If you have your own hobbies that make you feel happy and fulfilled, you go for it! Research has shown that specific hobbies including music, reading and journaling actually lessen feelings of loneliness (Smith, 2012). Similar research has found that social hobbies in particular can help us feel less lonely (Conner et al., 2018; Pressman et al., 2009).
A list of social hobbies includes:
- Book / reading clubs
- Any team sports
- Running or hiking clubs
- Cookery classes
- Music clubs
- Amateur theatre groups
I’m sure we’re all familiar with Tom Daley’s recent knitting and crocheting obsession, which was brought to light after he was spotted at the Tokyo Olympics knitting a sweater for a dog (I mean, could he be any more adorable?) Well, he has stated his recent hankering for all things handmade helps him with his mental health and to keep calm when he’s under pressure. A recent study has found that engaging in activities such as knitting reduces feelings of loneliness and isolation (Geda et al., 2012) and that knitting can actually reduce anxiety and depression (Geda et al., 2012).
Now, I’m not saying you have to take up knitting or crocheting like Tom Daley (as cool as his creations may be!) but there is plenty of evidence to suggest that engaging in a hobby is beneficial for your wellbeing, in helping you feel less lonely and to benefit your mental health. So, whether you already have a hobby that you love, or whether you’ve been meaning to pick up a new one, crack on, and use the above for reference if need be!
Know when to seek help
Knowing when to seek help when you’re lonely is important. If you feel as though your feelings of loneliness are beginning to impact your day-to-day life, or your mental and physical health, it may be worth seeking more formal help, advice and support. Research has shown that greater feelings of loneliness are associated with depression, anxiety and negative mental health (Richardson et al., 2017; Losada et al., 2012; Mushtaq et al., 2014).
If you feel as if at any point your mental health is suffering as a result of your feeling lonely, it is important to speak to the right people, whether they may be those who you trust and confide in most or professional help.
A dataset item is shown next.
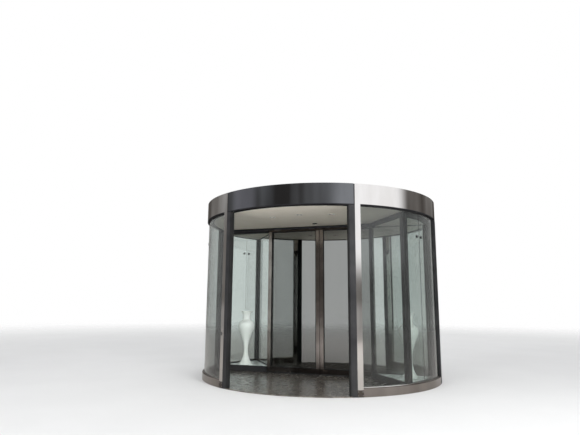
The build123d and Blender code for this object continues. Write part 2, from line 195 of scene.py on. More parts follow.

Below is a list of various helplines and services available in Ireland that can assist you if you are feeling lonely and you need support emotionally and or mentally:
Samaritans: Dedicated to help those who feel isolated or disconnected which may lead to suicide. 24/7 service. Contact number: 116 123. Website: https://www.samaritans.org
Turn2me: Peer support, self-help and professional help support online for those who feel they are experiencing symptoms of poor mental health. Free 24/7 crisis text service: 50808 Website: https://turn2me.ie
Grow: Mental health support service. Join an online support meeting on their website: https://grow.ie
Irish Advocacy Network: Support, information and peer advocacy for those with mental health struggles. Contact number: (01) 5470510 Website:
Remember: Being alone doesn’t mean you’re lonely
It is important to remember, just because you’re alone this doesn’t mean that you’re lonely. You can enjoy your own company, be your own best friend and support yourself without feeling lonely. There is no need to compare yourself to others, and what the stereotypical image of ‘being lonely’ is. Just remember, do what makes you feel comfortable and what helps you to gain confidence, and remember, there is no right or wrong way to feel or to live your life.
So, there you have it, five scientifically proven ways to overcome loneliness when living abroad. It may seem a bit daunting at this stage, but everything you could possibly need to become a happier version of you is right at your fingertips.